Untuk jenis sangkar burung yang dibuat Simin, kata Sirat, masuk kategori biasa karena bahannya campuran rotan dan bambu. Sedang sangkar burung kategori super, semua bahannya terbuat dari bambu dan proses pembuatannya pun lebih lama. Harga sangkar super setengah jadi mencapai Rp 100 ribu perbuah.

"Kalau sangkar biasa, sebulan saya bisa membuat 30 pasang, tapi kalau sangkar super sebulan kalau rajin bisa sepuluh buah," kata Simin.

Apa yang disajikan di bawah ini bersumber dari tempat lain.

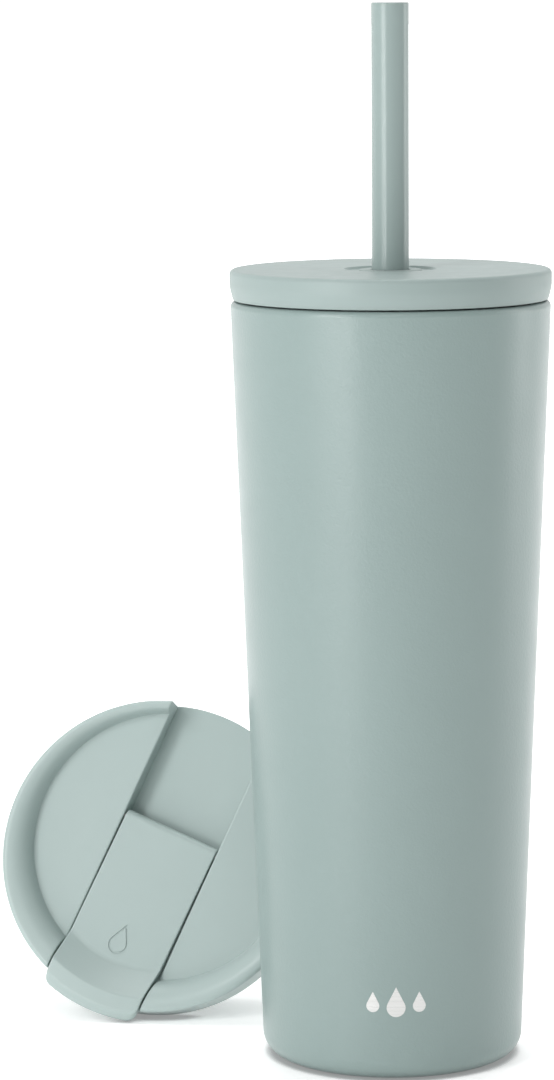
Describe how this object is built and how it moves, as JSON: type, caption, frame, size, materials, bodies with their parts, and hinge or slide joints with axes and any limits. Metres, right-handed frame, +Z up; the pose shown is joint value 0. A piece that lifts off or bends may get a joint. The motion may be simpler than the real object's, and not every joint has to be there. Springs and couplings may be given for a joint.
{
  "type": "insulated tumbler with lid",
  "caption": "Tall tapered double-wall steel tumbler with a press-in straw lid, a straight straw, and a spare flip lid with a hinged drinking tab leaning beside it.",
  "frame": {"origin": "middle of the tumbler's base, at the level that it stands on", "axes": "+Z up along the tumbler's axis; -Y is the front, and the flip lid stands on the -X and +Y side"},
  "size_m": [0.1576, 0.133, 0.294],
  "materials": {
    "powder_coat": "satin powder coat with a fine texture",
    "brushed_steel": "brushed along the circumference",
    "sealing_glass": "opaque fused bead",
    "lid_plastic": "satin",
    "straw_plastic": "semi-gloss",
    "silicone": "matte"
  },
  "bodies": {
    "tumbler": {"outer_shell": "powder_coat", "inner_liner": "brushed_steel", "shell_bottom": "brushed_steel", "base_cover": "powder_coat", "vacuum_seal": "sealing_glass", "getter": "brushed_steel"},
    "straw_lid": {"straw_lid_cap": "lid_plastic", "straw_lid_plug": "lid_plastic", "straw_lid_gasket": "silicone", "straw_grommet": "silicone"},
    "straw": {"straw": "straw_plastic"},
    "flip_lid": {"flip_lid_cap": "lid_plastic", "flip_lid_plug": "lid_plastic", "flip_lid_gasket": "silicone", "hinge_pin": "brushed_steel"},
    "flip_tab": {"flip_tab": "lid_plastic", "sip_seal": "silicone", "vent_seal": "silicone"}
  },
  "joints": [
    {"name": "straw_lid_lift", "type": "slide", "parent": "tumbler", "child": "straw_lid", "axis": [0, 0, 1], "range_m": [0, 0.21]},
    {"name": "straw_slide", "type": "slide", "parent": "straw_lid", "child": "straw", "axis": [0, 0, 1], "range_m": [0, 0.21]},
    {"name": "flip_lid_lift", "type": "slide", "parent": "tumbler", "child": "flip_lid", "axis": [0, 0, 1], "range_m": [0, 0.1]},
    {"name": "flip_tab_hinge", "type": "hinge", "parent": "flip_lid", "child": "flip_tab", "pos_m": [-0.06371, 0.05467, 0.05016], "axis": [-0.8932, 0.258, 0.3682], "range_deg": [0, 174]}
  ]
}
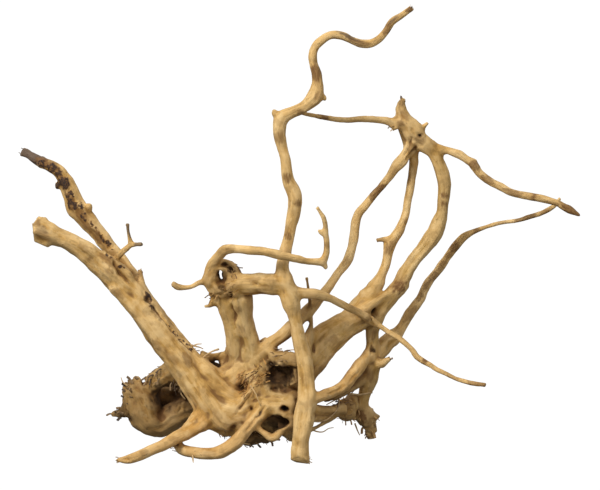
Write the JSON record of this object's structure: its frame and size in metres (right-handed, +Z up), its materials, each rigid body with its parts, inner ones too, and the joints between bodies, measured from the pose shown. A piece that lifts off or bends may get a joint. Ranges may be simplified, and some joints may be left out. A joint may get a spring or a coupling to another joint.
{
  "type": "branching driftwood root",
  "caption": "Branching piece of dry, barkless driftwood root that stands on its sawn foot and side roots.",
  "frame": {"origin": "centre of the root's outer box, on the ground that it stands on", "axes": "+X along its longest extent, towards the thin twigs, +Y to the back, +Z up"},
  "size_m": [0.5584, 0.1727, 0.4455],
  "materials": {
    "wood": "dry, weathered, barkless wood with brown patches"
  },
  "bodies": {
    "root": {"driftwood": "wood"}
  },
  "joints": []
}
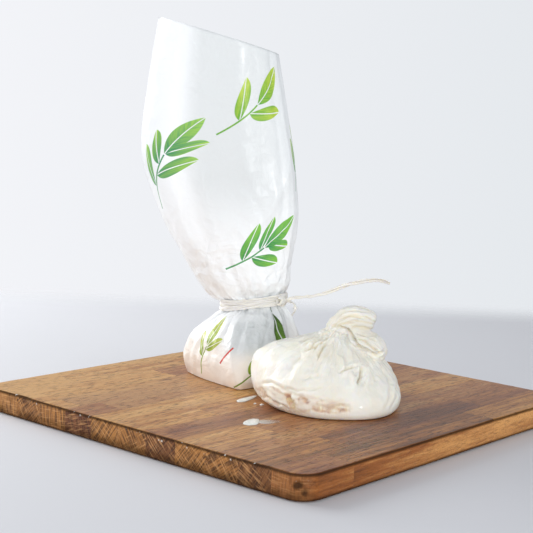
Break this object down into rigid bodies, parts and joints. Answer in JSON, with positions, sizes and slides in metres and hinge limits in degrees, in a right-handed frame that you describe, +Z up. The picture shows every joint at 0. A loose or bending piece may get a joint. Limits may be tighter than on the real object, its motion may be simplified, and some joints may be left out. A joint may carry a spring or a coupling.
{
  "type": "burrata",
  "caption": "Fresh burrata on a square wooden board: one soft cheese unwrapped, one still in its tall tied film bag.",
  "frame": {"origin": "middle of the board's underside, on the surface that the board rests on", "axes": "+X along the board's end-grain edge, +Y along its staves, +Z up; the food faces the corner between +X and -Y"},
  "size_m": [0.2846, 0.292, 0.2699],
  "materials": {
    "board_wood": "satin",
    "cheese": "satin",
    "film": "satin",
    "raffia": "matte"
  },
  "bodies": {
    "root": {"board": "board_wood", "burrata": "cheese", "wrapper": "film", "tie": "raffia", "tie_end": "raffia"}
  },
  "joints": []
}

KH. Jauhari tokoh masyarakat Jaddih menuturkan, saat ini bisnis sangkar tidak semanis beberapa tahun lalu. Sebabnya, banyak pengrajin – terutama para generasi mudanya - memilih merantau. mulai dari ke Jakarta, Kalimantan hingga Papua atau menjadi tenaga kerja ke Malaysia atau Arab Saudi.

Hijrahnya pengrajin  ke luar pulau itu karena sepinya pesanan terutama sejak wabah flu burung melanda. Akibatnya, bisnis sangkar burung sempat mandeg hampir setahun.

"Saya yang bertahan membuat kurung sampai sekarang, dulunya sudah pernah merantau, tapi tidak berhasil dan kembali, kemudian membuat kurung lagi," ujar Simin.